The year was 1935. Prohibition’s attempts at stamping out alcoholism by force had failed, but two men discovered that simply sitting down and opening up to each other could help them stop drinking. The men were Bill Wilson and Dr. Bob Smith, the founders of Alcoholics Anonymous, whose story is now told in Bill W. and Dr. Bob, a play written by the husband-and-wife team of Samuel Shem and Janet Surrey and currently at San Jose Repertory Theater in its first West Coast run.

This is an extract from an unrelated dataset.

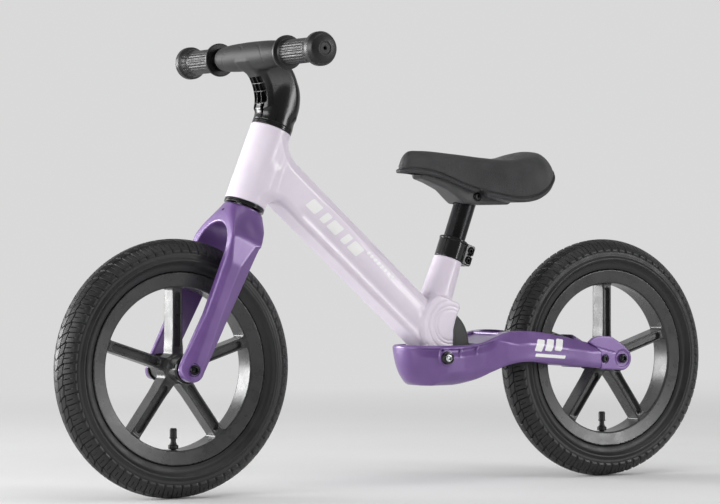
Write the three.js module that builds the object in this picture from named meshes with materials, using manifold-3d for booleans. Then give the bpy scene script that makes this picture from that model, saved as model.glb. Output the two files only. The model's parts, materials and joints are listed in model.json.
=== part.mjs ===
// A child's balance bike with a sprung rear arm, in millimetres, +Z up.
// The origin is on the floor midway between the two axles. The bike points along -X,
// and the rider's left is -Y.
import * as THREE from "three";
import { mergeVertices } from "three/addons/utils/BufferGeometryUtils.js";
import Module from "manifold-3d";

const wasm = await Module();
wasm.setup();

// Driving dimensions.
const GAP = 0.3; // air between pieces that touch
const WHEELBASE = 616;
const TYRE_R = 150;
const TYRE_HALF = 23.5; // widest half width of the tyre
const RIM_OPENING_R = 93.7; // inside of the rim's barrel
const HUB_R = 14.5;
const HUB_HALF = 31;
const VALVE_R = 3;
const FORK_INNER = 37.5; // half the space between the fork legs
const FORK_OUTER = 51;
const HEAD_TILT = THREE.MathUtils.degToRad(22.05);
const HEAD_LOW = [-213.9, 338.7]; // x, z of the steering axis at the lower head ring
const HEAD_LENGTH = 99.5; // between the middles of the two head rings
const HEAD_R = 24;
const HEAD_BORE_R = 18;
const RING_HALF = 2.25; // half the height of a head ring
const STEERER_R = 12.7;
const FRONT_AXLE = [-16.4, -210.2]; // x, z in the steering frame
const BAR_PLACE = [-55, 167.4]; // x, z in the steering frame
const BAR_R = 10.5;
const BAR_HALF = 149;
const GRIP_START = 78;
const GRIP_END = 165;
const SEAT_TILT = THREE.MathUtils.degToRad(20.2);
const SEAT_TOP = [72.9, 275]; // x, z of the seat tube's axis at the foot of its collar
const SEAT_TUBE_BORE_R = 13.9;
const SEAT_BORE_DEPTH = 102;
const NECK_TOP = 24; // of the split neck inside the seat collar
const COLLAR_R = 17.4;
const COLLAR_TOP = 26.3;
const POST_R = 13.5;
const POST_BOTTOM = -70; // along the seat tube's axis from SEAT_TOP
const POST_TOP = 93;
const PIVOT = [44, 156]; // x, z
const TUBE_HALF = 23; // half the width of the down tube
const BODY_HALF = 25; // half the width of the frame's lower body
const SHELL_INNER = 36; // inside half width of the rear arm's shell
const SHELL_FLOOR = 134;
const ARM_UNDERSIDE = 121;
const REAR_END_INNER = 38; // inner faces of the rear ends
const REAR_END_OUTER = 43.4;
const AXLE_R = 4;
const BOLT_R = 3;

// How finely round pieces are cut. The wheels' count divides by five and by four.
const WHEEL_STEPS = 30;
const ROUND_STEPS = 20;
const SMALL_STEPS = 12;
const SCREW_STEPS = 9;

const paint = (color, roughness, metalness = 0) =>
  new THREE.MeshStandardMaterial({ color, roughness, metalness });
const PEARL = paint(0xe4dae8, 0.35);
const PURPLE = paint(0x76568e, 0.35);
const BLACK_GLOSS = paint(0x2b2b2d, 0.25);
const BLACK_SATIN = paint(0x2e2e30, 0.5);
const RIM_GREY = paint(0x3c3c3e, 0.4);
const RUBBER = paint(0x343435, 0.85);
const LEATHER = paint(0x3a3a3b, 0.7);
const STEEL = paint(0xb9bbbe, 0.3, 1);
const BLACK_METAL = paint(0x333335, 0.45, 1);
const FOAM = paint(0x454646, 0.9);

// --- Joining and cutting ----------------------------------------------------

// A closed geometry as a manifold-3d solid, whichever way its faces are wound.
function solidOf(geometry) {
  const bare = geometry.clone();
  bare.deleteAttribute("normal");
  bare.deleteAttribute("uv");
  const merged = mergeVertices(bare, 1e-4);
  const from = merged.index.array;
  const corners = [];
  for (let i = 0; i < from.length; i += 3) {
    const [a, b, c] = [from[i], from[i + 1], from[i + 2]];
    if (a !== b && b !== c && c !== a) corners.push(a, b, c);
  }
  const vertProperties = merged.attributes.position.array;
  const make = (order) => {
    const triVerts = new Uint32Array(order);
    return new wasm.Manifold(new wasm.Mesh({ numProp: 3, vertProperties, triVerts }));
  };
  const made = make(corners);
  return made.volume() > 0 ? made : make(corners.reverse());
}

function geometryOf(body) {
  const mesh = body.getMesh();
  const geometry = new THREE.BufferGeometry();
  geometry.setAttribute("position", new THREE.BufferAttribute(mesh.vertProperties, 3));
  geometry.setIndex(new THREE.BufferAttribute(mesh.triVerts, 1));
  const faceted = geometry.toNonIndexed();
  faceted.computeVertexNormals();
  return faceted;
}

function combine(how, first, rest) {
  let body = solidOf(first);
  for (const other of rest) body = body[how](solidOf(other));
  return geometryOf(body);
}

const joined = (first, ...rest) => combine("add", first, rest);
const cut = (first, ...rest) => combine("subtract", first, rest);
const common = (first, ...rest) => combine("intersect", first, rest);

// --- Shapes -----------------------------------------------------------------

const polygon = (points) =>
  new THREE.Shape(points.map(([x, y]) => new THREE.Vector2(x, y)));

// An outline in X and Z made solid from -half to +half along Y. Its rims are bevelled
// by depth along Y and by inset from the outline.
function slab(shape, half, depth = 0, inset = 0) {
  const geometry = new THREE.ExtrudeGeometry(shape, {
    depth: 2 * (half - depth),
    curveSegments: 6,
    bevelEnabled: depth > 0,
    bevelThickness: depth,
    bevelSize: inset,
    bevelOffset: -inset,
    bevelSegments: 1,
  });
  return geometry.translate(0, 0, depth - half).rotateX(Math.PI / 2);
}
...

The events will be familiar to some. Bill (Ray Chambers) and Bob (Robert Sicular) meet in Akron, Ohio, help each other sober up and then seek out other alcoholics to help. They have little luck at first, but they find that in tying to help others, they stay sober themselves. The play also covers their early involvement with the Oxford Group, a Christian movement that laid some of the groundwork for AA, but also showed Bill and Bob what not to do—namely, not to preach at their fellow alcoholics but rather to “take the cotton out of your ears and put it in your mouth.”

This might sound like fodder for a syrupy inspirational story, but Bill W. and Dr. Bob takes a very honest tack, portraying its two heroes as regular men rather than saints. The play also possesses an unexpectedly sly sense of humor, while at the same time treating with appropriate seriousness the subject of alcoholism—a fact of which we are reminded by the monolithic backdrop of glowing booze bottles.

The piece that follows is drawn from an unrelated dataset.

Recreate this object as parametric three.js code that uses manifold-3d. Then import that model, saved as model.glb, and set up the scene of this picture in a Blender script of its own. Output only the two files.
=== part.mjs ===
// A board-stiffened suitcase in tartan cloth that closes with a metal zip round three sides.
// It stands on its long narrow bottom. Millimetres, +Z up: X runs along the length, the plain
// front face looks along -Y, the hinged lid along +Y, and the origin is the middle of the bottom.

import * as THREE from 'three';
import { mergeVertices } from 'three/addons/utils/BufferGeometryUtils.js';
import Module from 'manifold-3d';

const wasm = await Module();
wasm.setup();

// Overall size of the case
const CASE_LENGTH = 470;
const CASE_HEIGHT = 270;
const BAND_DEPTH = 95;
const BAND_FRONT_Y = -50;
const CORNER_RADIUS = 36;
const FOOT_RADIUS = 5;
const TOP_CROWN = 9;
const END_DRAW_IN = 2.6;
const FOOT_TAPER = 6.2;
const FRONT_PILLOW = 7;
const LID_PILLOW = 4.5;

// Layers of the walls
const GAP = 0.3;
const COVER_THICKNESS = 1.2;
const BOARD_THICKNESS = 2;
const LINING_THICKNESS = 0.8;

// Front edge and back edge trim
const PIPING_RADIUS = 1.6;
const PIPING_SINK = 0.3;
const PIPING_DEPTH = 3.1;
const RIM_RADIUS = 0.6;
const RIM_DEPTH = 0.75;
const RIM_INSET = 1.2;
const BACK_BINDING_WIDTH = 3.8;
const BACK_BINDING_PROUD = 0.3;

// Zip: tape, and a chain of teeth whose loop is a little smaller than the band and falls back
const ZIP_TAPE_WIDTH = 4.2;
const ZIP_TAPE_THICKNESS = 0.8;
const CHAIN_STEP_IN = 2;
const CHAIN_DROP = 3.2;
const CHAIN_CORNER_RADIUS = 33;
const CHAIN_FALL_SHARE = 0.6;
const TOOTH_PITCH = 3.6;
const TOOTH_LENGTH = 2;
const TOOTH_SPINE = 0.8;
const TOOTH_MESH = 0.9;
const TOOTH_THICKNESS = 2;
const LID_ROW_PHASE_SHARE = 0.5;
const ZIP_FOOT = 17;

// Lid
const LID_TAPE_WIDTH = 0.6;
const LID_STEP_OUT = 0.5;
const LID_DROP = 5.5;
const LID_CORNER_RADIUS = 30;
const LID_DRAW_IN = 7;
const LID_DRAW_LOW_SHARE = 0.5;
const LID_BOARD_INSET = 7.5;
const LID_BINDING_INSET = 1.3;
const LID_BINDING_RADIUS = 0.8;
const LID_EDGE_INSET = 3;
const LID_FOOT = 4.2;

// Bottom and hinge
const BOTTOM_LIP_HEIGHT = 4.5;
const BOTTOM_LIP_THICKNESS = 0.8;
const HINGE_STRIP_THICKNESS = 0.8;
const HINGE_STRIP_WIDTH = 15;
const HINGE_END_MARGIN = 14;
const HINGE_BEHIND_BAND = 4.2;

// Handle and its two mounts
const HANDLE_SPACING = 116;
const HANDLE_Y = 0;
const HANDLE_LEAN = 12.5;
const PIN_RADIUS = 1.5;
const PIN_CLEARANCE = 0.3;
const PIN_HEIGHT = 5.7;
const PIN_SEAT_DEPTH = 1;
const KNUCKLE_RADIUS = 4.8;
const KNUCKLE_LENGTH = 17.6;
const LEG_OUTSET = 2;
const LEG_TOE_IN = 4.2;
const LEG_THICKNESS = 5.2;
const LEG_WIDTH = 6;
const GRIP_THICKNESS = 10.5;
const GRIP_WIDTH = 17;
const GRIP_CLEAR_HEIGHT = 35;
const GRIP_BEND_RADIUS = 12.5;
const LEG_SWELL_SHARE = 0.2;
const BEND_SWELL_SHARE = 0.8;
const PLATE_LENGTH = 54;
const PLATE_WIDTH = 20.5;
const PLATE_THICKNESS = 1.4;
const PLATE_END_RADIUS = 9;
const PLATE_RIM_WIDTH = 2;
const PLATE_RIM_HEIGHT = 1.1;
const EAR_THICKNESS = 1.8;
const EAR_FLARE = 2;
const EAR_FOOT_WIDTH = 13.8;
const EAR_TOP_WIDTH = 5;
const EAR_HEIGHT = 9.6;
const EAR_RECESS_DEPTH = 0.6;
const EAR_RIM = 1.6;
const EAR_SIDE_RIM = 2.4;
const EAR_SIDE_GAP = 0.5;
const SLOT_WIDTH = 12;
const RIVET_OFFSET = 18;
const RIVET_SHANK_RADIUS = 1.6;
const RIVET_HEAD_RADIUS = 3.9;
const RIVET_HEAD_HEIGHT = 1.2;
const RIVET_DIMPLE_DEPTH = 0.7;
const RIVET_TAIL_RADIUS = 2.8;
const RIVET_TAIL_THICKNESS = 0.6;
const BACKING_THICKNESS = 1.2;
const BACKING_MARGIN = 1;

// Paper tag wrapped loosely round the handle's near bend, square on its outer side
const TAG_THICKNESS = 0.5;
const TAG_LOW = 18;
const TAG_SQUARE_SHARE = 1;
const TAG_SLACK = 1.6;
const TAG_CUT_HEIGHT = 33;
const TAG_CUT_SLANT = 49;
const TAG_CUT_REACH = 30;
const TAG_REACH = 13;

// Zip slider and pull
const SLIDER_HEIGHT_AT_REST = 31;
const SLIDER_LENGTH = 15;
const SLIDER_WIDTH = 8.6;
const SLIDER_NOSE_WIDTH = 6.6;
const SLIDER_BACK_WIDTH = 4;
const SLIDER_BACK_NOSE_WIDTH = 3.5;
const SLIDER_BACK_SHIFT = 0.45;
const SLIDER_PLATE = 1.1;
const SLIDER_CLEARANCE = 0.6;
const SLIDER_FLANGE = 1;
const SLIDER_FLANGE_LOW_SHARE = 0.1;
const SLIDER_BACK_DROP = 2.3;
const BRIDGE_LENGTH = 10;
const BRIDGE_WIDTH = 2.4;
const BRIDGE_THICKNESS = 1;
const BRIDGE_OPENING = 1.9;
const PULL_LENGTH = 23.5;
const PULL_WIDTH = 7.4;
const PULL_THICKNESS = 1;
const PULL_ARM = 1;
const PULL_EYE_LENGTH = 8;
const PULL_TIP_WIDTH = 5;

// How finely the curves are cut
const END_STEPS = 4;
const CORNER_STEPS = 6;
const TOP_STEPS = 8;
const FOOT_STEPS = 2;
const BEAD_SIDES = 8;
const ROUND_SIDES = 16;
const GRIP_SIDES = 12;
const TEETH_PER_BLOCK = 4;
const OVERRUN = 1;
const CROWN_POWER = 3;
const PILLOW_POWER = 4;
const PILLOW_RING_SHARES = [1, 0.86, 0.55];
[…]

Chambers and Sicular work well together, with contrasting yet complementary performances: Bill, the slick businessman with a flair for salesmanship, “a man who could talk a dog off a meat truck,” and Bob, the older, more down-to-earth surgeon. Carrie Paff and Kandis Chappell play Bill’s and Bob’s long-suffering wives, Lois and Anne, who look upon their husbands’ project with bemused skepticism, though they eventually form a support group of their own (in real life, Lois Wilson went on to found Al-Anon, a network for the loved ones of alcoholics). Cindy Goldfield and Mike Ryan, meanwhile, do a decent job of fleshing out all the minor characters.

Though not exactly a life-changing experience, Bill W. and Dr. Bob is a shrewd, funny, moving piece of theater that is well worth seeing.